Getting over the globalization drama Alice took a shower and got dressed; black all over! She was supposed to go to an interview similar to a funeral. How the f*ck are assistant managers supposed to look like? She thought a crow is better then a penguin and decided to leave the black shirt on.

 

They had told her:

 “Dress office tomorrow!”

 

And she thought:

 “Whaaat? Are u telling me I ought to leave a life of colored skirts and butterflies behind? Are u telling me that this winter in the metro I will not be wearing the knitted red cap I was dreaming of wearing when snowin’? Neither the red coat, nor the matching green gloves? I will never look like an elf again? I won’t get out of the metro in the University square to take a trolley and go to that academy I’ve been dreaming of all these years? Where will I go down? Victory Square? Well…victory my ass! Hell with all of u but,….aaaarrgh! I’ll submit!” Then she bowed her head, shaded a tear, touched with the tip of her tongue the midst of her palm to check if still salty and raised her eyes back, acting decided: “Will do!”

 

The phone rang violently and the interview got rescheduled for the next day. Alice had spent all her afternoon browsing the net and checking out different departments at notorious universities, viewing and reviewing images of what she could do or she could have done only if: not so many miles apart, not with such a sick mentality, less confused, open-minded parents, without teenage dramas about perspectives and with no so much care either for life or the people living it.

She wished she could have scrolled up and down among the thoughts her brain carried while breathing heavily, just as if it was ready to give birth any second now. Her brain had been almost ready for years. Water broke so many times, especially through the eyes…but in the end, all Alice had been left with was a pond in which she could admire herself with a gaze downwards, while waitin’ for her hair to grow long enough and for the tips to get wet. Only then, she thought, a certain connection or merge could take place, and, finally, she could have a good bath in the substance that had embraced the embryo of the real her, crawling back on her body upstairs, in a different house, in a different city, in a kitchen with a different scent…

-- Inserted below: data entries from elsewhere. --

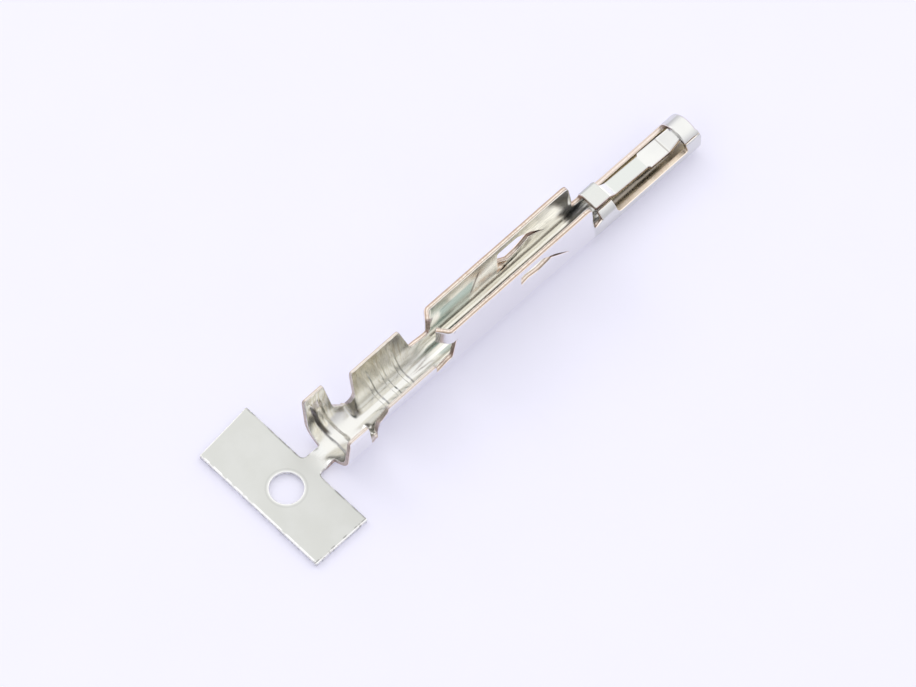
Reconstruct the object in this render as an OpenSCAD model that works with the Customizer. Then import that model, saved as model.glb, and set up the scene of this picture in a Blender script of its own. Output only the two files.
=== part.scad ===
// Crimp contact, stamped and folded from one piece of tinned bronze sheet.
// It lies on its underside, with its socket towards +X and a remnant of its carrier strip at -X.
// The origin is the centre of the strip's pilot hole, on the underside of the sheet.

/* [Sheet] */
// Thickness of the sheet
sheet_t = 0.25; // [0.2:0.01:0.28]

/* [Carrier strip] */
// Length of the strip remnant along the contact
carrier_l = 3.05; // [2.6:0.05:3.6]
// Distance from the pilot hole's centre back to the strip's rear edge
pilot_back = 1.6; // [1.3:0.05:1.8]
// Diameter of the pilot hole
pilot_d = 1.5; // [1:0.05:1.8]
// Reach of the strip on the far side of the hole
carrier_far = 3.86; // [2:0.02:5]
// Reach of the strip on the near side of the hole
carrier_near = 3.5; // [2:0.02:5]
// Slant of the far cut end, in degrees off square
carrier_slant = 5; // [0:0.5:8]
// Length of the link between the strip and the contact
link_l = 0.93; // [0.6:0.01:1.4]
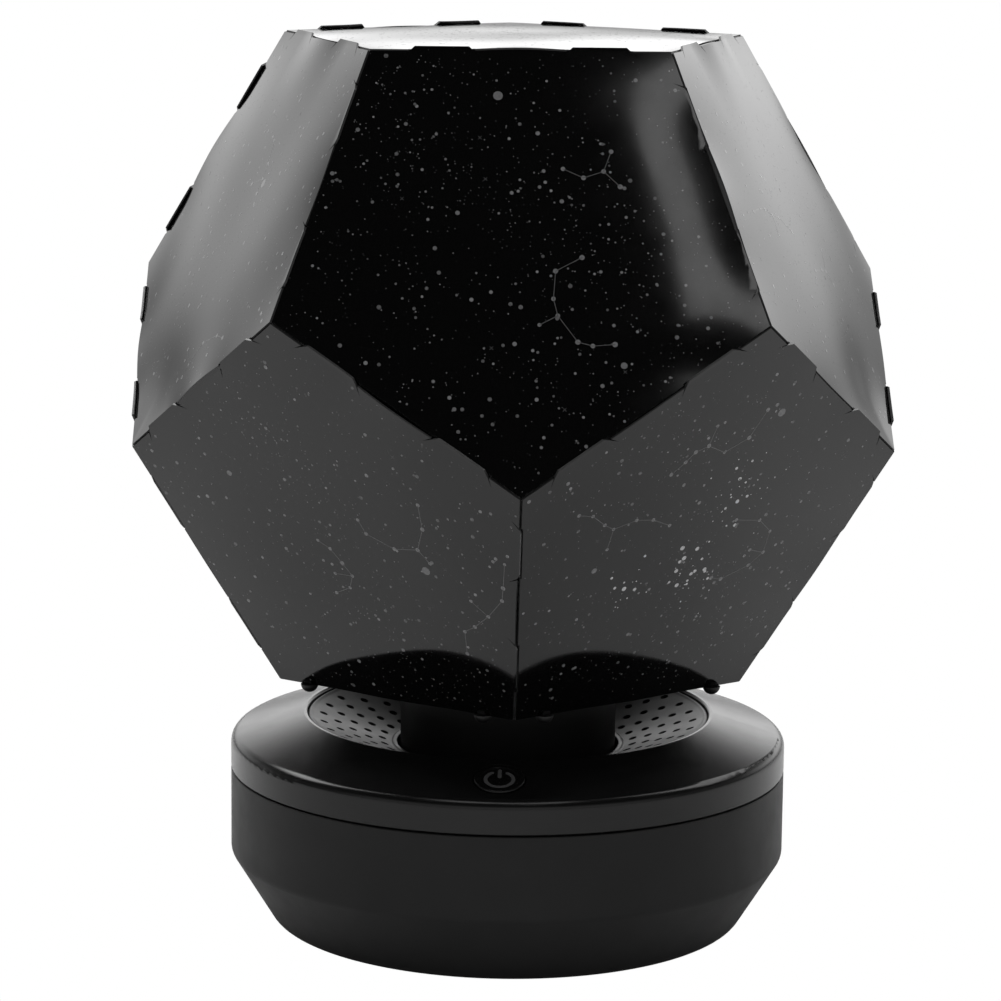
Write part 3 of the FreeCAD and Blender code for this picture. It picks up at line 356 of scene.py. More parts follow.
class Finish(Enum):
    """Every finish of the projector."""

    FILM = PrintedFilm()
    FILM_EDGE = Moulded("film_edge", grey(0.03), grey(0.05), (0.12, 0.2))
    STARS = StarPrintAndPaintedGlow()
    COVER = Moulded("satin_cover", grey(0.005), grey(0.007), (0.21, 0.27), specular=0.25,
                    skin=0.5)
    SHELL = Moulded("matt_shell", grey(0.02), grey(0.024), (0.4, 0.48), specular=0.25)
    GRILLE = Moulded("satin_grille", grey(0.013), grey(0.018), (0.28, 0.34), specular=0.17,
                     skin=0.04)
    NECK = Moulded("matt_neck", grey(0.012), grey(0.015), (0.4, 0.5), specular=0.2)
    CLIP = Moulded("clip_nylon", grey(0.004), grey(0.007), (0.35, 0.45))
    BUTTON = Moulded("button_cap", grey(0.004), grey(0.006), (0.24, 0.3))
    SYMBOL = Moulded("symbol_print", (0.085, 0.085, 0.086), (0.105, 0.105, 0.107), (0.4, 0.5))
    INNER = Moulded("inner_moulding", (0.03, 0.03, 0.031), (0.045, 0.045, 0.047), (0.45, 0.6))
    ACETAL = Moulded("natural_acetal", (0.66, 0.63, 0.56), (0.74, 0.71, 0.64), (0.35, 0.45))
    NYLON = Moulded("white_nylon", (0.74, 0.74, 0.71), (0.8, 0.8, 0.77), (0.4, 0.5))
    RUBBER = Moulded("pad_rubber", grey(0.016), grey(0.026), (0.7, 0.85), 0.4 * MM, 0.03 * MM,
                     specular=0.3)
    CHIP = Moulded("moulded_epoxy", (0.02, 0.02, 0.021), (0.03, 0.03, 0.031), (0.5, 0.6))
    SLEEVE = Moulded("battery_sleeve", (0.06, 0.15, 0.3), (0.08, 0.19, 0.36), (0.22, 0.32))
    LEAD = Moulded("lead_insulation", (0.32, 0.02, 0.015), (0.4, 0.03, 0.02), (0.35, 0.45))
    PAPER = Moulded("cone_paper", grey(0.02), grey(0.04), (0.8, 0.9), 0.12 * MM, 0.03 * MM,
                    specular=0.2)
    FERRITE = Moulded("sintered_ferrite", (0.03, 0.03, 0.033), (0.05, 0.05, 0.054), (0.5, 0.65),
                      0.1 * MM, 0.02 * MM)
    STEEL = Metal("zinc_steel", (0.62, 0.62, 0.63), (0.2, 0.32))
    PRESSED = Metal("pressed_steel", (0.5, 0.5, 0.51), (0.3, 0.42))
    BRONZE = Metal("sintered_bronze", (0.5, 0.35, 0.18), (0.35, 0.5), 0.08 * MM, 0.01 * MM)
    NICKEL = Metal("nickel_plate", (0.68, 0.66, 0.62), (0.12, 0.2))
    TUNGSTEN = Metal("filament_wire", (0.45, 0.44, 0.43), (0.3, 0.4))
    GLASS = ClearGlass("blown_glass")
    BOARD = CircuitBoard("circuit_board")

    @property
    def material(self) -> bpy.types.Material:
        """The material, made once."""
        if self.name not in MADE:
            MADE[self.name] = self.value.make()
        return MADE[self.name]


NODE_FINISH: dict[Finish, tuple[str, ...]] = {
    Finish.COVER: ("top_cover",),
    Finish.SHELL: ("lower_shell",),
    Finish.GRILLE: ("speaker_grille",),
    Finish.NECK: ("neck", "film_carrier"),
    Finish.CLIP: ("film_clips",),
    Finish.BUTTON: ("power_button",),
    Finish.INNER: ("inner_deck", "lamp_post", "lamp_socket", "switch_plunger"),
    Finish.ACETAL: ("drive_gear", "motor_pinion"),
    Finish.BRONZE: ("bearing_bush",),
    Finish.NYLON: ("thrust_washer",),
    Finish.STEEL: ("shell_screws", "motor_screws", "post_screws", "speaker_screws",
                   "key_board_screws", "board_screws", "charge_board_screws",
                   "carrier_screws", "gear_screws", "motor_shaft", "charge_socket"),
    Finish.PRESSED: ("gear_motor", "speaker_frame"),
    Finish.RUBBER: ("rubber_pad",),
    Finish.GLASS: ("bulb_glass",),
    Finish.NICKEL: ("bulb_cap",),
    Finish.LEAD: ("lamp_leads",),
    Finish.PAPER: ("speaker_cone",),
    Finish.FERRITE: ("speaker_magnet",),
    Finish.BOARD: ("main_board", "charge_board", "key_board"),
    Finish.CHIP: ("board_parts", "push_switch"),
    Finish.SLEEVE: ("battery_cell",),
}


# Mesh helpers

def put(name: str, data: bpy.types.ID) -> bpy.types.Object:
    """Puts a mesh, lamp or camera in the scene under a name."""
    made = bpy.data.objects.new(name, data)
    bpy.context.scene.collection.objects.link(made)
    return made


def put_piece(mesh: bpy.types.Mesh, smooth: bool, body: str, slot: str,
              *finishes: Finish) -> bpy.types.Object:
    """Puts a mesh in the scene, where it rides on a body.

    Args:
        mesh: the piece's mesh, with its name.
        smooth: whether its shading is smooth.
        body: the body it moves with.
        slot: the record's material slot; not used.
        finishes: its looks.

    Returns:
        The new piece.
    """
    mesh.polygons.foreach_set("use_smooth", np.full(len(mesh.polygons), smooth))
    for finish in finishes:
        mesh.materials.append(finish.material)
    piece = put(mesh.name, mesh)
    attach(piece, body)
    LOG.info("%s: %d faces", mesh.name, len(mesh.polygons))
    return piece


def new_mesh(name: str, points: np.ndarray, faces: Faces) -> bpy.types.Mesh:
    """A checked mesh.

    Args:
        name: the mesh's name.
        points: vertices, one row each.
        faces: corner numbers of each face.

    Returns:
        The new mesh.
    """
    mesh = bpy.data.meshes.new(name)
    mesh.from_pydata(points.reshape(-1, 3).tolist(), [], faces)
    mesh.validate()
    return mesh


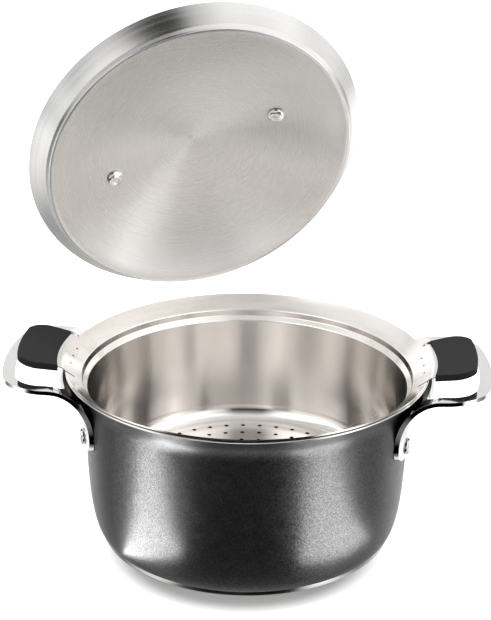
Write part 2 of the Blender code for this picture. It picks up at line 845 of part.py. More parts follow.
build_shell()
build_base()
build_handle("pot_handle_right", 0.0)
build_handle("pot_handle_left", math.pi)
build_handle_rivets()
build_insert()
build_grip("insert_grip_right", 0.0)
build_grip("insert_grip_left", math.pi)
build_lid_group()
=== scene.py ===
import math

import bmesh
import bpy
from mathutils import Matrix, Vector


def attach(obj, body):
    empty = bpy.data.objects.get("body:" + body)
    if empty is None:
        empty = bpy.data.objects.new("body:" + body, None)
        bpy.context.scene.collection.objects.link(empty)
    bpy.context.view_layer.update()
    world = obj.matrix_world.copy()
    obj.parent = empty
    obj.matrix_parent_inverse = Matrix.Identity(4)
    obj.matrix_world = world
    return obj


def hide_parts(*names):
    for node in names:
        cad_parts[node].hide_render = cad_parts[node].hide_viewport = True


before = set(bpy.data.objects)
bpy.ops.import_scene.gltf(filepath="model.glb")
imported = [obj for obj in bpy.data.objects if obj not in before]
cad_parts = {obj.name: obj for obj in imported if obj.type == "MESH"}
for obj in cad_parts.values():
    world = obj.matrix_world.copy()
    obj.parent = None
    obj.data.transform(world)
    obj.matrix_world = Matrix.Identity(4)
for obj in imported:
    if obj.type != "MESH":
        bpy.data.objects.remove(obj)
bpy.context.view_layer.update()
mm = 0.001
samePoint = 1e-7  # metres: points closer than this become one
print("frame: loaded")


# helpers for nodes and colours

def linear(hexColour):
    parts = [int(hexColour[k:k + 2], 16) / 255 for k in (1, 3, 5)]
    return tuple(p / 12.92 if p <= 0.04045 else ((p + 0.055) / 1.055) ** 2.4 for p in parts) + (1.0,)


def addNode(tree, kind, values=None, links=None, **settings):
    node = tree.nodes.new(kind)
    for key, value in settings.items():
        setattr(node, key, value)
    for key, value in (values or {}).items():
        node.inputs[key].default_value = value
    for key, source in (links or {}).items():
        tree.links.new(source, node.inputs[key])
    return node


def newMaterial(name, values):
    material = bpy.data.materials.new(name)
    material.use_nodes = True
    shader = material.node_tree.nodes["Principled BSDF"]
    for key, value in values.items():
        shader.inputs[key].default_value = value
    return material, material.node_tree, shader


def joinLook(tree, shader, tone, sheen, facing):
    tree.links.new(tone.outputs[2], shader.inputs["Base Color"])
    tree.links.new(sheen.outputs[0], shader.inputs["Roughness"])
    tree.links.new(facing.outputs[0], shader.inputs["Normal"])


# materials

# patterns in waves per metre, heights in millimetres, the rest as shares
finishSizes = {
    "padTurn": 0.25, "padWander": 22.0, "padShare": 0.35, "padHeight": 0.02,
    "hazeWaves": 60.0, "hazeRelief": 0.06, "hazeHeight": 0.05,
    "flakeMetal": 0.96, "flakeStart": 0.35, "flakeTilt": 0.06, "cloudWaves": 120.0, "cloudSwing": 0.03,
    "mouldRough": 0.62, "mouldIor": 1.43, "mouldShine": 0.15, "mouldSmooth": 0.55, "mouldMatt": 0.7,
    "mouldRelief": 0.3, "mouldHeight": 0.04,
}


def spunStainless(name, dark, light, smooth, rough, anisotropy, lineMm, relief):
    # sheet steel turned under an abrasive pad: rings about the axis, so light spreads across them
    f = finishSizes
    material, tree, shader = newMaterial(name, {
        "Metallic": 1.0, "Roughness": rough, "Anisotropic": anisotropy, "Anisotropic Rotation": f["padTurn"]})
    place = addNode(tree, "ShaderNodeTexCoord")
    apart = addNode(tree, "ShaderNodeSeparateXYZ", links={0: place.outputs["Object"]})
    flat = addNode(tree, "ShaderNodeCombineXYZ", links={0: apart.outputs[0], 1: apart.outputs[1]})
    radius = addNode(tree, "ShaderNodeVectorMath", links={0: flat.outputs[0]}, operation="LENGTH")
    along = addNode(tree, "ShaderNodeMath", links={0: radius.outputs["Value"], 1: apart.outputs[2]},
                    operation="SUBTRACT")
    rings = addNode(tree, "ShaderNodeTexNoise",
                    {"Scale": 1 / (lineMm * mm), "Detail": 2.0, "Roughness": 0.7},
                    {"W": along.outputs[0]}, noise_dimensions="1D")
    wander = addNode(tree, "ShaderNodeTexNoise", {"Scale": f["padWander"], "Detail": 3.0, "Roughness": 0.6},
                     {"Vector": place.outputs["Object"]})
    both = addNode(tree, "ShaderNodeMix", {0: f["padShare"]}, {2: rings.outputs[0], 3: wander.outputs[0]},
                   data_type="FLOAT")
    tone = addNode(tree, "ShaderNodeMix", {6: linear(dark), 7: linear(light)}, {0: both.outputs[0]},
                   data_type="RGBA")
    sheen = addNode(tree, "ShaderNodeMapRange", {1: 0.3, 2: 0.7, 3: smooth, 4: rough}, {0: both.outputs[0]})
    bump = addNode(tree, "ShaderNodeBump", {"Strength": relief, "Distance": f["padHeight"] * mm},
                   {"Height": rings.outputs[0]})
    tangent = addNode(tree, "ShaderNodeTangent", direction_type="RADIAL", axis="Z")
    joinLook(tree, shader, tone, sheen, bump)
    tree.links.new(tangent.outputs[0], shader.inputs["Tangent"])
    return material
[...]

She tried it in all possible ways until she got so angry with herself that she felt like biting her own fingers. She was constantly lookin’ in the mirror at a stranger brought by fate or bad luck or an ill-intentioned friend. This strange female copy of Chucky would always deceive her by tempting, by delaying, by whispering lies and thoughts about another registry of possibilities. This woman had no conscience and she drew chalk-limits back at Alice from inside the mirror. When Alice would raise her right hand she would use her left to put it down. When Alice wanted to raise voice she’d switch off and turn to mute. Catching her dressed up all in black one day, Alice thought that she’s in mourning, but no, the glass of champagne stood right by her side and her glorious laughing was shattering the walls in Alice’s brain. Alice raised a finger and got closer to the mirror. This woman had such a big nose that it was impossible to miss it! She managed to touch it but she could find no soap-bubbles! Nothing broke or blasted. The mirror felt watery and gluey. Alice barely managed to take back her finger and the image was back as a whole again. Her finger smelled of sweat and champagne and a very expensive perfume which she hated even if her mother had saved it up for her in a drawer for years. She always thought her daughter will love wearing it as a grown woman.

Alice looked at the finger and thought of giving it a taste. The smell was all there but the taste was empty. She couldn’t feel a thing. She tried licking, then biting; she ate the whole nail off; still nothing. Looked in the mirror with despair and saw the woman inside holding her belly while laughing out loud. She got a little dizzy, then a bit sick; she walked towards the bed and crashed in it covering herself with a thick blanket. The lights went out for Alice as she was slowly fainting into sleep.

In the mirror a neon light suddenly went on as the woman inside starting trying on business outfits, reading sites about multinational companies and answering important calls, scheduling hours…Alice’s nail grew right back on. The next day you couldn’t see a bite on it as she was putting on fresh nail polish, pulling up the zipper to a pair of brand new black pants, tying the shoe-laces of her black shoes and puffing perfume from an old bottle of Channel No 5.